Silver takes the gold, breaking through the $20 an ounce mark on July 4th, rising over 5% on the day, only to be beaten back slightly overnight.
The precious metal has risen 48% this year, while gold is up 28% since Jan.1.
Gold is at all-time high in many currencies around the world.
This is a round about way of explaining how broken the world’s major economies really are. As I wrote last week the amount of “liquidity” injected into the markets on Monday And Tuesday post-Brexit, was not really spoken about.
Market pundits suggested that the equity reaction (bounce back) indicated that Brexit was a non-event.
This is hardly the case, with more than $1 trillion “liquidity” sloshing around, all that cash needed to find a home so global banking giants, who were the recipients of the central bank largess put it to work in the market.

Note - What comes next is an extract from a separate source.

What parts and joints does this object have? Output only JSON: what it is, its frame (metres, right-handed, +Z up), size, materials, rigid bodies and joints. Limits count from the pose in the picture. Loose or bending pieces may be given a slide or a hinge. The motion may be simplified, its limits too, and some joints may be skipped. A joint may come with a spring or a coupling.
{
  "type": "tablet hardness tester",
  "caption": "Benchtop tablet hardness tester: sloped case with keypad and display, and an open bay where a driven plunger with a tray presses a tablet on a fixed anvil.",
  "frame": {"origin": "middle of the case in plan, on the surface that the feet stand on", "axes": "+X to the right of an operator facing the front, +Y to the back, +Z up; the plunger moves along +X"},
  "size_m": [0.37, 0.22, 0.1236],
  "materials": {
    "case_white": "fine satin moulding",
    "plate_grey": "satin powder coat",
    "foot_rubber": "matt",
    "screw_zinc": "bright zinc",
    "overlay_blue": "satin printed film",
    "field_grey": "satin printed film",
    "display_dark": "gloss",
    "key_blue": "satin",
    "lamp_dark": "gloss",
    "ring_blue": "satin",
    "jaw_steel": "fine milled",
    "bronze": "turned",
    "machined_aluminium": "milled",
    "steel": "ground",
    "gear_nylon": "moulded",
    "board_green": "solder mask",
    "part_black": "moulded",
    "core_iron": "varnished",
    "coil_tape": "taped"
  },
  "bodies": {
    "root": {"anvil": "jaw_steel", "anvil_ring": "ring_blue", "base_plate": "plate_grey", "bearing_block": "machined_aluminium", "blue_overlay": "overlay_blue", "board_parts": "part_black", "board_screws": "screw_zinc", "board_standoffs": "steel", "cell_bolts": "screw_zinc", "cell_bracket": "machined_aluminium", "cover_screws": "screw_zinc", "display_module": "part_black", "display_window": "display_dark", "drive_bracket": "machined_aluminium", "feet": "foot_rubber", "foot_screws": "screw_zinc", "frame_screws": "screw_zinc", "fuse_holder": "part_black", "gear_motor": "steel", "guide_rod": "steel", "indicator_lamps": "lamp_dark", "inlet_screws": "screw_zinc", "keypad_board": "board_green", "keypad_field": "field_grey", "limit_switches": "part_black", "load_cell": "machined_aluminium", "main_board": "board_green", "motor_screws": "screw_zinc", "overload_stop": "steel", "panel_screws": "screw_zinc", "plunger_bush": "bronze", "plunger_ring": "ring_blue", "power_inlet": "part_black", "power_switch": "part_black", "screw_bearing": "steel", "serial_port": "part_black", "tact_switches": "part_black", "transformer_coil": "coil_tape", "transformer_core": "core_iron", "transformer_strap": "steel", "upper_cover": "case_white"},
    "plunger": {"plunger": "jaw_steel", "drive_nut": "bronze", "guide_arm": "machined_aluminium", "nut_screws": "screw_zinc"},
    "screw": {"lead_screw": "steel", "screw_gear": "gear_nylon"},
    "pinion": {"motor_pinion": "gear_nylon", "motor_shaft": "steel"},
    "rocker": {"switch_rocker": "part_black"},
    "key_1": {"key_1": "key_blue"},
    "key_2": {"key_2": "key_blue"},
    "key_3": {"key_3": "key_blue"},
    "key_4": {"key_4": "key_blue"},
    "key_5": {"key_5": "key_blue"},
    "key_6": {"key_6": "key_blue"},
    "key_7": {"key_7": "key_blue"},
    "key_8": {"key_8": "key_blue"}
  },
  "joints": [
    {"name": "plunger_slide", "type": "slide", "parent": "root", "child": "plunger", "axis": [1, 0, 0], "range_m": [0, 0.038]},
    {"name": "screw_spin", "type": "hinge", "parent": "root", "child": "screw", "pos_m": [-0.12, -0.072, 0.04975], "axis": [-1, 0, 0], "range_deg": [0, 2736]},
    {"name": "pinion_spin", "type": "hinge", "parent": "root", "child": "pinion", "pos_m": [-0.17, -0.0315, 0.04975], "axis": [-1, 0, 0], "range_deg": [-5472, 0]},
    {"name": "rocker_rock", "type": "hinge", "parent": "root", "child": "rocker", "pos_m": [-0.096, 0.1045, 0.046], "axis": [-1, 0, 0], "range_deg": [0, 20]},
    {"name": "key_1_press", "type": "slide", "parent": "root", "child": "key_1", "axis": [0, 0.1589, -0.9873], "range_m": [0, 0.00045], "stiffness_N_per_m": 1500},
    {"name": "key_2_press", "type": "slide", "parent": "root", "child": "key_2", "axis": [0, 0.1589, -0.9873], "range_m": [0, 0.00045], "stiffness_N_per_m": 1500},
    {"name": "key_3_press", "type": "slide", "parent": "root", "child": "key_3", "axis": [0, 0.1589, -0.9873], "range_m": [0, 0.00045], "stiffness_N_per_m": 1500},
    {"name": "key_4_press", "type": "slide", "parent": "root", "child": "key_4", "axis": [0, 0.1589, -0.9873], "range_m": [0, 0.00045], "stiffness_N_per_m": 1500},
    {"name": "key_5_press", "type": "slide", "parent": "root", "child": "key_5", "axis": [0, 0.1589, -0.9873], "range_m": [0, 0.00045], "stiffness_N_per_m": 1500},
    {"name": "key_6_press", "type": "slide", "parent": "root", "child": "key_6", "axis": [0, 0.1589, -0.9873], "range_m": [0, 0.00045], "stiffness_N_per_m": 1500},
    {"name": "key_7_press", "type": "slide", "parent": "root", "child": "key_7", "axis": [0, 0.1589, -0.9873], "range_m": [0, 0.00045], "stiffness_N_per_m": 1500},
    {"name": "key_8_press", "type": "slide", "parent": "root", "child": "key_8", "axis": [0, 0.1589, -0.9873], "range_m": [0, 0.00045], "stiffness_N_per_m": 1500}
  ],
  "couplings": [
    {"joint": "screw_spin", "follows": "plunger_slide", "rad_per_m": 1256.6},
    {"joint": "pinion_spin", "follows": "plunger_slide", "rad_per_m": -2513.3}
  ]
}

This is the same mechanism used during the “booming” QE days. Trading desks got fat on easy profits as the cost of capital is nil.
Need further conviction on the broken economies, the US 10-year is hovering at 1.35%, with the 30-year at 2.15%. Pretty soon you’ll be able to make a profit off a new mortgage.
The rush to 1.3% on the 10-year versus a -.01% in Germany shows what the post-Brexit flight of capital out of the continent means for the troubled European Central Bank and the EU in general.
The post-Brexit ramifications will be ongoing and very difficult time for European banks, including Deutsche Bank, which is looking at hitting another 52-week low Tuesday in the US.